TASK DESCRIPTION: Gather up every line that includes the string "scene".
= = = = =
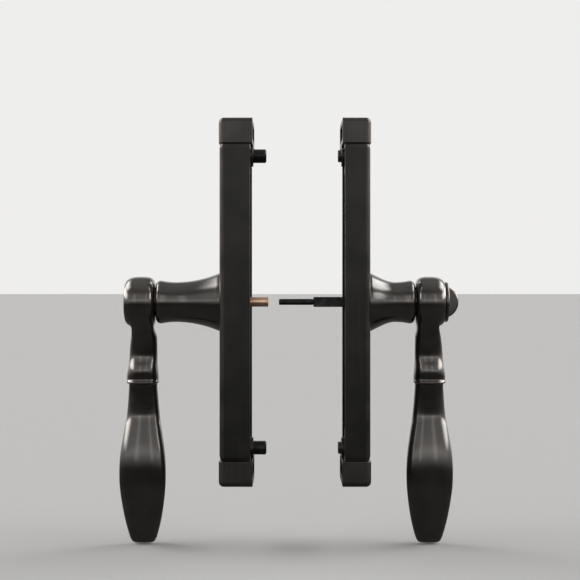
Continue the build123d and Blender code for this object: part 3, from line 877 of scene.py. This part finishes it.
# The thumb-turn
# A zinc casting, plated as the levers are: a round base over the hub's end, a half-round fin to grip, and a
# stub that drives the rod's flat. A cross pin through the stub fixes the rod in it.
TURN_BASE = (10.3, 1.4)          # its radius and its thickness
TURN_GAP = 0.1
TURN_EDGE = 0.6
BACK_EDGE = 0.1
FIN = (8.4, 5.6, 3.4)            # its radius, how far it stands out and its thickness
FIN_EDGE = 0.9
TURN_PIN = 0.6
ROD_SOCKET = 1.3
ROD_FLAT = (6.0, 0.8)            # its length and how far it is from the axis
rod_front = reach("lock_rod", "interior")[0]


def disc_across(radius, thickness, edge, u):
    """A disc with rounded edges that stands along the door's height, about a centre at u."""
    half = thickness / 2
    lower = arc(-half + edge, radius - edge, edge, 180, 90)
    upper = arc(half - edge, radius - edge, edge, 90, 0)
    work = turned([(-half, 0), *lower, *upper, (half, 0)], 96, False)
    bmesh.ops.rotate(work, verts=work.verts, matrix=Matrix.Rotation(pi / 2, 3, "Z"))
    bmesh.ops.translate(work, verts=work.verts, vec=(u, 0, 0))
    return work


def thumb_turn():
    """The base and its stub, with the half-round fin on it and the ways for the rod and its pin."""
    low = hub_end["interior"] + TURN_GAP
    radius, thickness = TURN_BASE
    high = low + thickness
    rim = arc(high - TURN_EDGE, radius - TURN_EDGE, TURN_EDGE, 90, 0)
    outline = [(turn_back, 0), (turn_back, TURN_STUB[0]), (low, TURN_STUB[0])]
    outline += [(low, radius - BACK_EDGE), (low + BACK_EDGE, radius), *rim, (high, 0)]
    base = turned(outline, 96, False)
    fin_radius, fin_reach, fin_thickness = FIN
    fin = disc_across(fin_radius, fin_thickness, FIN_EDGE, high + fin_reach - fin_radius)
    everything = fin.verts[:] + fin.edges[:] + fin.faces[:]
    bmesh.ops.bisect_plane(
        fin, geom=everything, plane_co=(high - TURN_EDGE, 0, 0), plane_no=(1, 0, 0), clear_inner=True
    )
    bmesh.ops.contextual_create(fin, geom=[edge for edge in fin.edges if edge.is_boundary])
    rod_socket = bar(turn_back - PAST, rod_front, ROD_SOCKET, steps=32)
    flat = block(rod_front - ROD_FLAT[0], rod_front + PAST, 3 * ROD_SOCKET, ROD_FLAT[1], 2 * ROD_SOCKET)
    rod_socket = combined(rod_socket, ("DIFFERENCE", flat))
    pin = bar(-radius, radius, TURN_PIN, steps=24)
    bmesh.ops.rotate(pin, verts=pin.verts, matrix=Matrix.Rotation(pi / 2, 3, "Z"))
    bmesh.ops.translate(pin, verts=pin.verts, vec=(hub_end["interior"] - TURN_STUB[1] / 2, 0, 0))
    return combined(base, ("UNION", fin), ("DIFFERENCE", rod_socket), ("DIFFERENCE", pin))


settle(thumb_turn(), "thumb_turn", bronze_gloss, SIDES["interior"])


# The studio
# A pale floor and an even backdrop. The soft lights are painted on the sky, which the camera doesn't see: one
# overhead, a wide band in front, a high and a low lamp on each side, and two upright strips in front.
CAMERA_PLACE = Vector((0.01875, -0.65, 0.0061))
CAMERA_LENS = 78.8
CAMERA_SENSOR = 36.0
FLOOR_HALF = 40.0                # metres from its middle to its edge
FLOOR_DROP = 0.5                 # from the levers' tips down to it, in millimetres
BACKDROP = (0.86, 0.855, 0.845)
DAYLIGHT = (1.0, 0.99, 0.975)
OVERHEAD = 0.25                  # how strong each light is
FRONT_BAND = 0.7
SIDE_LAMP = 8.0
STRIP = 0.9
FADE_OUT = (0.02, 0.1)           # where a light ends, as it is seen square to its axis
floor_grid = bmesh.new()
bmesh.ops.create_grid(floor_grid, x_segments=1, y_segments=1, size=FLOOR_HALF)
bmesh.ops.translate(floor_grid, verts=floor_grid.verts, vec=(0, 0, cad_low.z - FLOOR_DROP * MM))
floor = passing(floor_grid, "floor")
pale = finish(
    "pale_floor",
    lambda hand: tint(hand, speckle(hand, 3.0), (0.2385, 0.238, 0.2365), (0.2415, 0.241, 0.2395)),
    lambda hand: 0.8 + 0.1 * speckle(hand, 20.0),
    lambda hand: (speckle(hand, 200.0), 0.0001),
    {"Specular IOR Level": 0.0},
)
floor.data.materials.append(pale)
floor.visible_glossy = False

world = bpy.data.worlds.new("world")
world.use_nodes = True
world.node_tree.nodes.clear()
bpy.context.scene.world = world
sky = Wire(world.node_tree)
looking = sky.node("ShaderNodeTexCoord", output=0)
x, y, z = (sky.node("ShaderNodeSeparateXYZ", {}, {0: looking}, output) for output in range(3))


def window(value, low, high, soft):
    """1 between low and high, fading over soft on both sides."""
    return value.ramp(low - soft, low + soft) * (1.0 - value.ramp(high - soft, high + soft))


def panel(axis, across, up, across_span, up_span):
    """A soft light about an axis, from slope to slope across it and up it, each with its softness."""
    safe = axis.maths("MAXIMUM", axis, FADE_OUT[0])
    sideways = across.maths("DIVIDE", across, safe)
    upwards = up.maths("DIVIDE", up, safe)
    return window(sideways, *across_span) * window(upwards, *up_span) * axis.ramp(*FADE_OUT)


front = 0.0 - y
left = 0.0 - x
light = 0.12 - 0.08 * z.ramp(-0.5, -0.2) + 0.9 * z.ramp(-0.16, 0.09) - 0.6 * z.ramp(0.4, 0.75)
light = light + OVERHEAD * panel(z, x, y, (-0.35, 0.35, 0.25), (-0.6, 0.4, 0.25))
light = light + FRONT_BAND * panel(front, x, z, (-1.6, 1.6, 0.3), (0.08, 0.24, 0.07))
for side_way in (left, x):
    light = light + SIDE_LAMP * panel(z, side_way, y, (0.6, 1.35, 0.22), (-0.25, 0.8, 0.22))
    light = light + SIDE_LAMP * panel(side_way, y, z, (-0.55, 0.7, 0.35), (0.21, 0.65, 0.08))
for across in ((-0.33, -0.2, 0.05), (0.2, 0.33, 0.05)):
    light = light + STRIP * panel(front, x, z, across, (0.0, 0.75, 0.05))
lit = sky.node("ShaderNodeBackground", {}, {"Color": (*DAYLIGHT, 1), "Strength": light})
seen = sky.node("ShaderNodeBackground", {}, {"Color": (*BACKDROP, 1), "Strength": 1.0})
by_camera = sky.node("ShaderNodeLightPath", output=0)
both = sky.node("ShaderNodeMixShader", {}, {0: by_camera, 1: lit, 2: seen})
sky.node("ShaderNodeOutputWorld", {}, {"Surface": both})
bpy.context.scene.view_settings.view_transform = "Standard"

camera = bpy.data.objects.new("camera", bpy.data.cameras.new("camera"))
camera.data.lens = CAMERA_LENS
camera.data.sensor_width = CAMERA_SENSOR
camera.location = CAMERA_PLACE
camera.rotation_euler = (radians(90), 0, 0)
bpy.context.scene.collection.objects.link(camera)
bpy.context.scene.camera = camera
= = = = =
SOLUTION BELOW:
Continue the build123d and Blender code for this object: part 3, from line 877 of scene.py. This part finishes it.
bpy.context.scene.world = world
bpy.context.scene.view_settings.view_transform = "Standard"
bpy.context.scene.collection.objects.link(camera)
bpy.context.scene.camera = camera